A look at Vivan Sundaram’s legacy

Ashish Rajadhyaksha pays tribute to the late Vivan Sundaram, one of India’s most prominent contemporary artists, and his role in shaping modern Indian art

Updated - January 26, 2024 09:10 pm IST

Published - January 26, 2024 03:35 pm IST - CHENNAI

Ashish Rajadhyaksha unravels the life and legacy of artist Vivan Sundaram at The Hindu Lit Fest festival 2024 at Sir Mutha Venkatasubba Rao concert hall in Chennai on Friday.

Ashish Rajadhyaksha unravels the life and legacy of artist Vivan Sundaram at The Hindu Lit Fest festival 2024 at Sir Mutha Venkatasubba Rao concert hall in Chennai on Friday. | Photo Credit: B. Jothi Ramalingam

“When an artist passes away, you see their entire life work in a flash… It’s as though the artist and the artwork meld, fuse into a familiar whole,” said art scholar, curator, and cultural theorist Ashish Rajadhyaksha on Friday. He was paying tribute to the late Vivan Sundaram, one of India’s most prominent contemporary artists, during a talk at The Hindu Lit Fest titled, ‘Remembering Vivan Sundaram: A Journey Through Images’.

Sundaram passed away on March 29, 2023, leaving behind a legacy that merged seamlessly with his art, reflecting India’s political, cultural, and social transformations. Mr. Rajadhyaksha’s talk delved into Sundaram’s life, exploring its evolution and the broader impact on Indian art. 

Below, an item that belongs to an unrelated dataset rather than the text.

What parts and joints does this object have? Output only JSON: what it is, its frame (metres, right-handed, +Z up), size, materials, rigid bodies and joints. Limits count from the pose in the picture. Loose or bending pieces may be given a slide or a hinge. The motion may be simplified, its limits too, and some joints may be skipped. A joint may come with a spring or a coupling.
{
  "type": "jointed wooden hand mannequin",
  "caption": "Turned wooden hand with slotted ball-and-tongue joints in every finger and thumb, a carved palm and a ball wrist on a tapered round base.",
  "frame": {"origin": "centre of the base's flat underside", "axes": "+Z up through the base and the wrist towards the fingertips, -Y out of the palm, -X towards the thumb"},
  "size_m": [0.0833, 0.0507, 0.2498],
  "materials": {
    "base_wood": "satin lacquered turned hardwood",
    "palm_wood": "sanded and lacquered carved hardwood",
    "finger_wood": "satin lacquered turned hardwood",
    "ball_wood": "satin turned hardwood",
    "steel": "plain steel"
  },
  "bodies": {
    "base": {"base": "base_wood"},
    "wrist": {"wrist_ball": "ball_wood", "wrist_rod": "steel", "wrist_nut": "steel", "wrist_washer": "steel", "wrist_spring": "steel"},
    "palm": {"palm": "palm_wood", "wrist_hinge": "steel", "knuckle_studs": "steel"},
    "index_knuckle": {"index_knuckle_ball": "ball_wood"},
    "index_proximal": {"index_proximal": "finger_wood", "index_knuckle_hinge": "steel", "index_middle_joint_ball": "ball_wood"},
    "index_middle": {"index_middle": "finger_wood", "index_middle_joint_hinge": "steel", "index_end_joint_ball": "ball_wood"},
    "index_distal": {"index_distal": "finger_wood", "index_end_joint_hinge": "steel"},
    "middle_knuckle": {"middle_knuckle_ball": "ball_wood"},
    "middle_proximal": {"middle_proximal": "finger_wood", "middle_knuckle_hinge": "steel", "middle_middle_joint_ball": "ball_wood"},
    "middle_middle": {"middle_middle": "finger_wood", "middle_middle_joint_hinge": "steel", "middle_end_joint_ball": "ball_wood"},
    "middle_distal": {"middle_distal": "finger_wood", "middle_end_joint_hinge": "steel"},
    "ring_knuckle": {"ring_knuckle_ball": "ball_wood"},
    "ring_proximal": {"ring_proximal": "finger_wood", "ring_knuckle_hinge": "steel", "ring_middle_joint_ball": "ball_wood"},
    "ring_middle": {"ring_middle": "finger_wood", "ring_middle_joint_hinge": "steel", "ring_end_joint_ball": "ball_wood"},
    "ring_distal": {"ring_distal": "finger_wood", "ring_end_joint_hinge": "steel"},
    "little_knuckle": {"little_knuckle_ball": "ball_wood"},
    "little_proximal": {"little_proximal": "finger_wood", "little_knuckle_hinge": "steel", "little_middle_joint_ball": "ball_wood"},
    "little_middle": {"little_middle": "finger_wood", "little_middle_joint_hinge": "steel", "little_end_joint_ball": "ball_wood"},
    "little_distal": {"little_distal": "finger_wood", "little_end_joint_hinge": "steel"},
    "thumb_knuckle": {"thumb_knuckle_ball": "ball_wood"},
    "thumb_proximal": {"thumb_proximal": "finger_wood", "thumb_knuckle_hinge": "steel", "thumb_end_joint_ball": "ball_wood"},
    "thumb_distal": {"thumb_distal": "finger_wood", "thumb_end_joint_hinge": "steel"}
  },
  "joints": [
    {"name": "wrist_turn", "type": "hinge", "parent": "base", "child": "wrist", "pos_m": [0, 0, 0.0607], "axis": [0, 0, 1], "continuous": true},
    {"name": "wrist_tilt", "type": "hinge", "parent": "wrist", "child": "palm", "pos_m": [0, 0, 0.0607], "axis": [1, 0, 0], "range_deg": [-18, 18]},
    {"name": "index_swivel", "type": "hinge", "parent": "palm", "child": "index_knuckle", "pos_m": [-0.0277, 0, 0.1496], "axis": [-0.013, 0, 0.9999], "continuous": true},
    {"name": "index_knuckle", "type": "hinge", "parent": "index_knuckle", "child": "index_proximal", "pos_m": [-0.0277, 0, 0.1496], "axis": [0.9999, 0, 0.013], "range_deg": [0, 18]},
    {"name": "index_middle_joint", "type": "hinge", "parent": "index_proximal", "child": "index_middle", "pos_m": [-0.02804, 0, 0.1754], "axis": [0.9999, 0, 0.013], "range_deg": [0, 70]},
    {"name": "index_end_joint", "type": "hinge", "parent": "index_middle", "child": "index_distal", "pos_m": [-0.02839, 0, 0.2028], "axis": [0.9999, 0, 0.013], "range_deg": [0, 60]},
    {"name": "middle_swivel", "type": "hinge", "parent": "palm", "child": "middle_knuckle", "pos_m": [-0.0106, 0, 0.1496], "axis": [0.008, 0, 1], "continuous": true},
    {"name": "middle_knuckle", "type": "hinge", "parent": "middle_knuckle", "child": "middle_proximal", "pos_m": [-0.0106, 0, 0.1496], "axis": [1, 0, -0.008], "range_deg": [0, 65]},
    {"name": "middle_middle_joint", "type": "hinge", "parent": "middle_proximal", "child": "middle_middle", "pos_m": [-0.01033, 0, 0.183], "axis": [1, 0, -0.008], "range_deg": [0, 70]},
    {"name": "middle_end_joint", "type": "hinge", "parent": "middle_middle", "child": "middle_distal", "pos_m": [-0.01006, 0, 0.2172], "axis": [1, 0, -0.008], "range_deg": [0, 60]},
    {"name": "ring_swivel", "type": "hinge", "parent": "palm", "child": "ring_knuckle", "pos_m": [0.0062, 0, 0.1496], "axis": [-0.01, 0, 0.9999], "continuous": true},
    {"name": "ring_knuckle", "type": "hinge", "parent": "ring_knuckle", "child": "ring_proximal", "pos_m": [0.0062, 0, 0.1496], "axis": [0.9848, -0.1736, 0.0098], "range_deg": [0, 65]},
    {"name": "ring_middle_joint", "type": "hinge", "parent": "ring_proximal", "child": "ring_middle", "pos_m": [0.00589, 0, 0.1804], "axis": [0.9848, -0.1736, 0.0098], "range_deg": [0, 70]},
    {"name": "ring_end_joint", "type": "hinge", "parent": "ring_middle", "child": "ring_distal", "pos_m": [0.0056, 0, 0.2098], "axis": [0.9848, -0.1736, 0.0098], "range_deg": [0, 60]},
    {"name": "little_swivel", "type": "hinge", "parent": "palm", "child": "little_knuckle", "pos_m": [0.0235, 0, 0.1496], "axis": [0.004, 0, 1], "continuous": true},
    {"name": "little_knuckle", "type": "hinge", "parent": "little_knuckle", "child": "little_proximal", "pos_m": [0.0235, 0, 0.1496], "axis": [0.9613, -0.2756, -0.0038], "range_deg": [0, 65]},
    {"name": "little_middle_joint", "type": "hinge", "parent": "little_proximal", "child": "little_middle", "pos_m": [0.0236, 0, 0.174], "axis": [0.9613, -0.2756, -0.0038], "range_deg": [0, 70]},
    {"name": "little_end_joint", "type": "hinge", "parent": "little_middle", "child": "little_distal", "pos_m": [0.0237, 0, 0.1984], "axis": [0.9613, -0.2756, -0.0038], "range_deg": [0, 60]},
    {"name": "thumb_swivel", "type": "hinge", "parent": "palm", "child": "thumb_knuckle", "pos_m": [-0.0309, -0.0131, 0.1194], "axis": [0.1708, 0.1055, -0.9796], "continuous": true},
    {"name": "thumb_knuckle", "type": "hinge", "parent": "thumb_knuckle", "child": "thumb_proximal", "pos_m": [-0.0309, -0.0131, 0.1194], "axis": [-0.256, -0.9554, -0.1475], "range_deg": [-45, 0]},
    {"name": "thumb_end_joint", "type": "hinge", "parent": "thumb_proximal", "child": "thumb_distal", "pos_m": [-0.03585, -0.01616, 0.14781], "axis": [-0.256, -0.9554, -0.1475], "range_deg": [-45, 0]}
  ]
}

Mr. Rajadhyaksha began his talk by remembering the days after Sundaram’s demise, and noting how so many people had simply referred to him as Vivan. Social media and the internet were flooded with personal and deeply-felt tributes to a man who had defined the Indian era of modern art and is often described as the artist who brought the concept of installation art to India. “It was startling to see how many people felt like they knew him, and felt like they’d lost someone they knew,” Mr. Rajadhyaksha said.

The Kasauli years

Using images of Sundaram’s work and clips of movies exploring his projects, Mr. Rajadhyaksha took the audience on a journey of the artist’s life and work. The first painting he projected for the audience was a 1980s oil work that brought together luminous colours and a distinct treatment of landscape that would later become Sundaram’s distinctive style, along with a specific reference to the defining image of the 1970s depicting the custodial rape that came to be known as the Mathura rape case.

The talk expanded to Sundaram’s Kasauli years, where he used a villa inherited from his mother to organise events focusing on art, theatre, and film. Mr. Rajadhyaksha highlighted the documentation of this period in the book, Kasauli Art Centre 1976-1981 (Tulika Books), and emphasised Sundaram’s shift from the innocence of the 1980s to a more radicalised understanding of political art. More modest early evidence of this transformation was evident in works like Penal Settlement, inspired by Sundaram’s visit to Auschwitz. 

While displaying another work from a series called Engine Oil – darkly dystopian drawings in thick charcoal – made in the middle of what was the planet’s first post-modern war, Mr. Rajadhyaksha said, “Nothing had prepared us for this shift... [to a] darker, more threatening representation of state totalitarianism”.

Evolving artist

The audience was then taken through other examples, from Gang of Three, an emergency period work featuring Indira Gandhi’s visage atop a mushroom cloud, to Safdar and Moloyshree, created in the wake of Safdar Hashmi’s death. By then, Sundaram had shifted much of his organisational energy away from Kasauli; he stopped making oil paintings and the Kasauli events, and turned to expanded art, truly exploding the era of the national modern.  

Mr. Rajadhyaksha next took the audience to Sundaram’s massive project titled Memorial, made in the wake of the Babri Masjid demolition and the riots that followed, that took over the entire Victoria Memorial hall. Sundaram’s works had by now become massive, and the nature of his materials had increased, as had his collaborators, from photographers and filmmakers to technicians, publishers, carpenters and artists. Later, Sundaram would work on another breakthrough project titled, Gaga Waka: Making Strange, a culmination of his growing interest in using waste matter in his installations.  

Mr. Rajadhyaksha ended the talk with a larger overview of Sundaram’s legacy, emphasising how it had changed from the Kasauli mode to something larger and wider – spanning locations, cities, materials, and collaborators.

It was not limited to those who worked with him and knew him as Vivan, he said; now, it also included viewers who became fellow artmakers, and as soon as they stepped into his work, they were no longer strangers.